Rows from a 3D modeling dataset
_ _ _
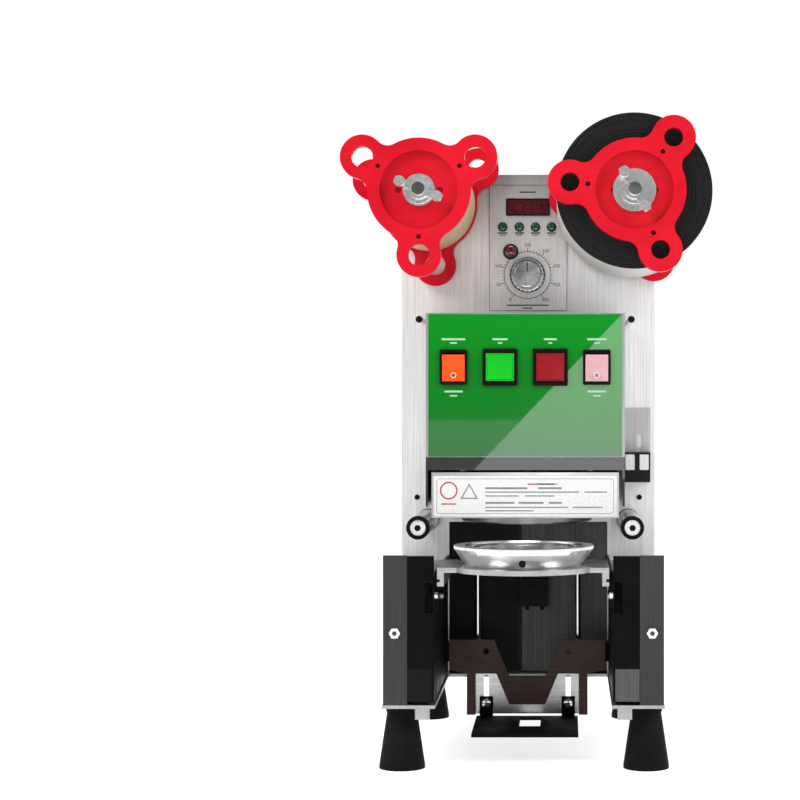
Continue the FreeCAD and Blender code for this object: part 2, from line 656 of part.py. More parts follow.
def carriage_plate():
    """Nosed plate with a slider bar on each side; the rails' tongues run in the bars' grooves."""
    nose = rod_z(PLATE_NOSE_R, 0, RING_Y, (PLATE_LOW, PLATE_TOP))
    wide = box((-PLATE_HALF_W, PLATE_HALF_W), (PLATE_SHOULDER_Y, PLATE_BACK_Y),
               (PLATE_LOW, PLATE_TOP))
    bar = box((SLIDER_INNER, PLATE_HALF_W), (PLATE_SHOULDER_Y, PLATE_BACK_Y), (168, PLATE_LOW))
    groove = box((73.6, PLATE_HALF_W + 1), (PLATE_SHOULDER_Y - 1, PLATE_BACK_Y + 1),
                 (172 - 0.4, 174 + 0.4))
    hole = rod_z(CUP_BORE_R + 1, 0, RING_Y, (PLATE_LOW - 1, PLATE_TOP + 1))
    return union([nose, wide] + mirrored(bar.cut(groove))).cut(hole)


def carriage_screws():
    """Set screw in the ring's front and the pan heads that hold the ring from below."""
    set_screw = rod_y(3.1, 0, SET_SCREW_Z, (RING_Y - RING_FOOT_R - 6, RING_Y - CUP_BORE_R - 3))
    places = [polar(0, RING_Y, RING_SCREW_CIRCLE, a) for a in (210, 250, 290, 330)]
    return [set_screw] + [rod_z(2.2, x, y, (PLATE_LOW - 2.5, PLATE_LOW)) for x, y in places]


def slide_rails():
    web = box((76.6, GUARD_INNER), (-146, 46), (164, 179.4))
    tongue = box((74, 76.6), (-146, 46), (172, 174))
    return mirrored(web.fuse(tongue))


# ---------------------------------------------------------------- cup rest
def guide_rods():
    return mirrored(rod_z(ROD_R, ROD_X, ROD_Y, (80, ROD_TOP)))


def rod_brackets():
    """Top bar on two arms, the clamps at the rods' feet and the plate's side brackets."""
    back = PANEL_FACE + SHEET
    arms = mirrored(box((44, 56), (ROD_Y + 4, back), (170, 177.5)))
    bar = union([box((-60, 60), (ROD_Y - 4, ROD_Y + 4), (170, 177.5))] + arms)
    bar = minus(bar, [rod_z(ROD_R, s * ROD_X, ROD_Y, (160, ROD_TOP)) for s in (-1, 1)])
    clamp = box((44, 56), (PHENOLIC[1], ROD_Y + 5), (78, 96))
    clamp = clamp.cut(rod_z(ROD_R, ROD_X, ROD_Y, (80, 100)))
    side = union([box((62, GUARD_INNER), (PHENOLIC[1], PHENOLIC[1] + 2), (78, 96)),
                  box((GUARD_INNER - 2, GUARD_INNER), (PHENOLIC[1], 34), (78, 96))])
    return [bar] + mirrored(clamp) + mirrored(side)


def phenolic_plate():
    """Brown laminate plate; its notch clears the cup and its legs hold the slotted plate."""
    right = [(17.5, 64), (32, 99.9), (76, 99.9), (76, 70.4), (58.9, 66.8), (58.9, 26.7),
             (50.5, 26.7), (50.5, 66.8), (30, 66.8), (17.5, 36.8)]
    outline = right + [(-x, z) for x, z in reversed(right)]
    plate = prism_y(outline, PHENOLIC)
    deep = (PHENOLIC[0] - 1, PHENOLIC[1] + 1)
    return minus(plate, [rod_y(3, s * SLOT_X, 88.5, deep) for s in (-1, 1)])


def slotted_plate():
    plate = box((-50.5, 50.5), SLOT_PLATE, (27, 72))
    deep = (SLOT_PLATE[0] - 1, SLOT_PLATE[1] + 1)
    notch = box((-26, 26), deep, (62, 73))
    return minus(plate, [notch] + [slot_y(s * SLOT_X, (35, 65), SLOT_W, deep) for s in (-1, 1)])


def cup_platform():
    """Cup rest: shelf with two upright tabs, clamped through the slots by pan screws."""
    shelf = box((-REST_HALF_W, REST_HALF_W), (-101, PHENOLIC[0] - 0.5), (REST_TOP - 3, REST_TOP))
    shelf = shelf.cut(box((-6.5, 13.5), (-56, -4), (REST_TOP - 4, REST_TOP + 1)))
    tab_y = (SLOT_PLATE[0] - GAP - 2, SLOT_PLATE[0] - GAP)
    tongue = box((SLOT_X - 6.5, SLOT_X + 6.5), (PHENOLIC[0] - 0.5, tab_y[1]), (REST_TOP - 3, REST_TOP))
    tab = box((SLOT_X - 6.5, SLOT_X + 6.5), tab_y, (REST_TOP, 44))
    screw = union([rod_y(5, SLOT_X, 38, (tab_y[0] - 3, tab_y[0])),
                   rod_y(2.2, SLOT_X, 38, (tab_y[0], SLOT_PLATE[1] + GAP)),
                   hex_prism_y(4.5, SLOT_X, 38, (SLOT_PLATE[1] + GAP, SLOT_PLATE[1] + 4))])
    return union([shelf] + mirrored(tongue) + mirrored(tab) + mirrored(screw))


# ---------------------------------------------------------------- write every node
os.makedirs("parts", exist_ok=True)

NODES = {
    "cabinet_shell": cabinet_shell(),
    "front_panel": front_panel(),
    "rear_cover": rear_cover(),
    "base_plate": base_plate(),
    "columns": columns(),
    "inner_guards": inner_guards(),
    "feet": feet(),
    "mains_inlet": mains_inlet(),
    "case_screws": case_screws(),
    "control_plate": control_plate(),
    "display_window": display_window(),
    "indicator_lamps": indicator_lamps(),
    "control_board": control_board(),
    "potentiometer": potentiometer(),
    "temperature_knob": temperature_knob(),
    "door_switch": door_switch(),
    "bay_wall": bay_wall(),
    "head_housing": head_housing(),
    "fascia": fascia(),
    "guide_block": guide_block(),
    "post_bushes": post_bushes(),
    "switch_bodies": switch_bodies(),
    "rocker_left": rocker(-ROCKER_X),
    "rocker_right": rocker(ROCKER_X),
    "start_button": push_button(-BUTTON_X),
    "stop_button": push_button(BUTTON_X),
    "seal_gearmotor": seal_gearmotor(),
    "crank": crank(),
    "yoke": yoke(),
    "heater_cover": heater_cover(),
    "label_plate": label_plate(),
    "head_plate": head_plate(),
    "guide_posts": guide_posts(),
    "heater_block": heater_block(),
    "sealing_die": sealing_die(),
    "takeup_shaft": roll_shaft(TAKEUP_X),
    "takeup_flange_front": front_flange(TAKEUP_X, TAKEUP_ANGLE, 10.0),
    "takeup_flange_back": back_flange(TAKEUP_X, TAKEUP_ANGLE + BACK_TURN, 10.0),
    "takeup_film": film(TAKEUP_X, TAKEUP_FILM_R),
    "takeup_wing_nut": wing_nut(TAKEUP_X, 15.0, -22.0),
    "takeup_motor": takeup_motor(),
    "supply_shaft": roll_shaft(SUPPLY_X),
    "supply_flange_front": front_flange(SUPPLY_X, SUPPLY_ANGLE, 8.8),
    "supply_flange_back": back_flange(SUPPLY_X, SUPPLY_ANGLE, 8.8),
    "supply_film": film(SUPPLY_X, SUPPLY_FILM_R),
    "supply_wing_nut": wing_nut(SUPPLY_X, 20.0, -58.0),
    "roll_bearings": roll_bearings(),
    "guide_roller_left": guide_roller(-1),
    "guide_roller_right": guide_roller(1),
    "film_guide_pins": film_guide_pins(),
    "film_sensor": film_sensor(),
    "carriage_plate": carriage_plate(),
    "cup_ring": cup_ring(),
    "carriage_screws": carriage_screws(),
    "slide_rails": slide_rails(),
    "guide_rods": guide_rods(),
    "rod_brackets": rod_brackets(),
    "phenolic_plate": phenolic_plate(),
    "slotted_plate": slotted_plate(),
    "cup_platform": cup_platform(),
}
for name, shapes in NODES.items():
    export(name, shapes)
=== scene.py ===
"""Looks of the cup sealing machine: materials, printed and small parts, light and camera."""
import math
import bmesh
import bpy
from mathutils import Matrix, Vector


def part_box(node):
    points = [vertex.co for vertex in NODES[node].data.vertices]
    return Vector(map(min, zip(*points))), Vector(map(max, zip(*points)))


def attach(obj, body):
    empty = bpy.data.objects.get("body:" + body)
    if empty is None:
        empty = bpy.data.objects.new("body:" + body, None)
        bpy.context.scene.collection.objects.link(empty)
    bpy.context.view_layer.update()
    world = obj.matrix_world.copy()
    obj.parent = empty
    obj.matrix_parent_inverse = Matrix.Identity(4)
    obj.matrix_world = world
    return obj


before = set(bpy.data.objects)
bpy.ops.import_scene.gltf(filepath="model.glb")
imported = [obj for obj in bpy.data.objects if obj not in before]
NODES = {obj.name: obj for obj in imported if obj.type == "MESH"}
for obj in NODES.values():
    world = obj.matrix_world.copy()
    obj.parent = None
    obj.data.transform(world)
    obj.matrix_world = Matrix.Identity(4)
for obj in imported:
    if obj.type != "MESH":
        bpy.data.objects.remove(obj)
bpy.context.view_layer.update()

MM = 0.001
EDGE_ROUND = 0.35 * MM
HARD_EDGE_DEGREES = 35

# Stage: what surfaces see behind the viewer and overhead, the reflection card, and the eye.
ROOM_DARK = 0.10
ROOM_BRIGHT = 0.80
SHEEN = 3.0
EYE_X, EYE_Z = 39 * MM, 323.8 * MM
EYE_DISTANCE = 1.9

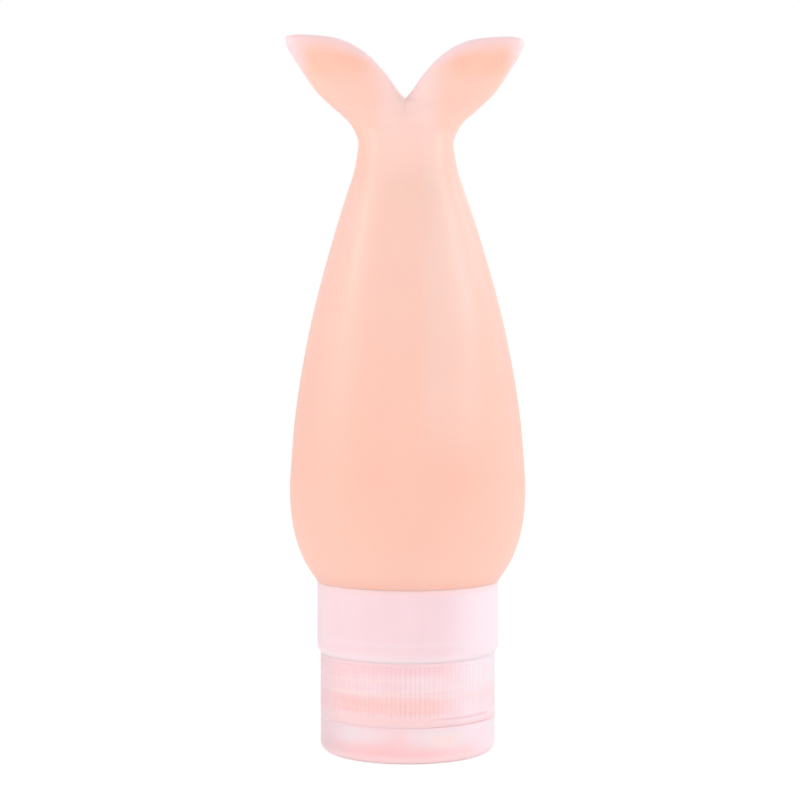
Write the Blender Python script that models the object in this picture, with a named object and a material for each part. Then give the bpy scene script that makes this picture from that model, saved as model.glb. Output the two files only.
_ _ _
Where a line contains the string "points", extract that line.

    points = [vertex.co for vertex in NODES[node].data.vertices]
    return Vector(map(min, zip(*points))), Vector(map(max, zip(*points)))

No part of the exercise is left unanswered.